We once again thank the editor and reviewers for their thoughtful comments and constructive suggestions, which have greatly improved the quality of this work.
Citation: https://doi.org/10.5194/essd-2025-44-AC3 -
Data sets
CropLayer: 2-meter resolution cropland mapping dataset for China in 2020 Hao Jiang, Xia Zhou, and Mengjun Ku https://doi.org/10.5281/zenodo.14726428
Viewed
HTML | XML | Total | BibTeX | EndNote | |
---|---|---|---|---|---|
1,566 | 250 | 34 | 1,850 | 30 | 48 |
- HTML: 1,566
- PDF: 250
- XML: 34
- Total: 1,850
- BibTeX: 30
- EndNote: 48
Viewed (geographical distribution)
Country | # | Views | % |
---|
Total: | 0 |
HTML: | 0 |
PDF: | 0 |
XML: | 0 |
- 1
This manuscript presents a valuable contribution to high-resolution cropland mapping in China through the development of the CropLayer dataset, leveraging data-driven approaches with Mapbox and Google satellite imagery. The integration of deep learning models and active learning strategies to address limitations in existing datasets is methodologically sound. The comprehensive validation against seven existing datasets and official statistics strengthens the credibility of the findings. However, several scientific issues require clarification to enhance the robustness and reproducibility of the work.

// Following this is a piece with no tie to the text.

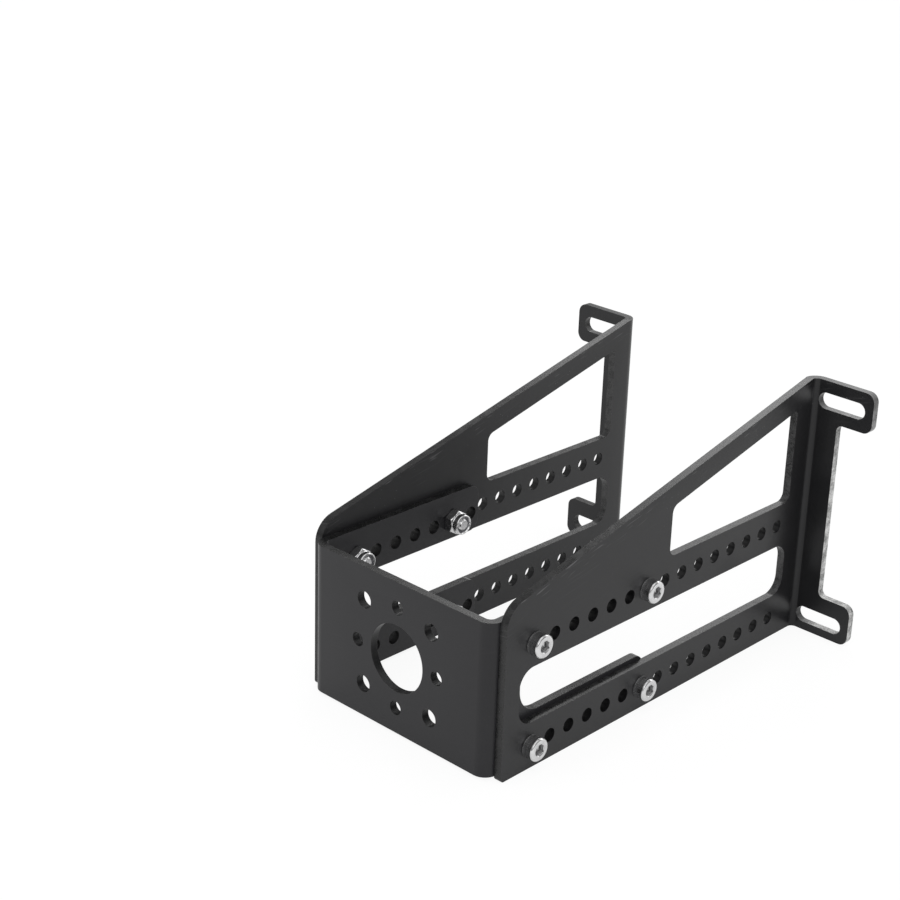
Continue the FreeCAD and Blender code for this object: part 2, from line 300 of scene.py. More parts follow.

1.The image quality assessment (IQA) using ResNet for cover type classification is innovative, comparative analysis of model performance over other state-of-the-art models for IQA would strengthen this choice.
2.The active learning framework for sample selection mentions "stopping criteria" based on the absence of significant artifacts or underestimation errors, but some quantitative thresholds for termination are not clear, for example, what objective metrics guided the decision to stop sampling?
3.The integration strategy using XGBoost to fuse Mapbox and Google results relies on four feature groups (geographic, IQA, regional attributes, consistency). However, the relative importance of each feature group in improving integration accuracy is not analyzed. A permutation importance analysis would clarify which features drive the model’s decisions.
4.The comparison with seven existing datasets shows that CropLayer outperforms others in provincial area estimation, but the reasons for discrepancies in specific regions are not fully explored. Could topographic complexity or cropland fragmentation explain these biases?
5.The Mask2Former model is selected for cropland segmentation based on its highest IoU (88.73%), but the computational efficiency trade-offs (e.g., training time: 11h56m vs. 5h41m (Segformer)) are not discussed. For large-scale applications, model speed and resource requirements are critical.
6.The limitation regarding "inability to capture temporal dynamics" (reliance on 2020 data) is noted, but no feasible path for multi-temporal extension is proposed. For instance, could seasonal imagery from Mapbox/Google (e.g.,2021-2024) be integrated using the same framework?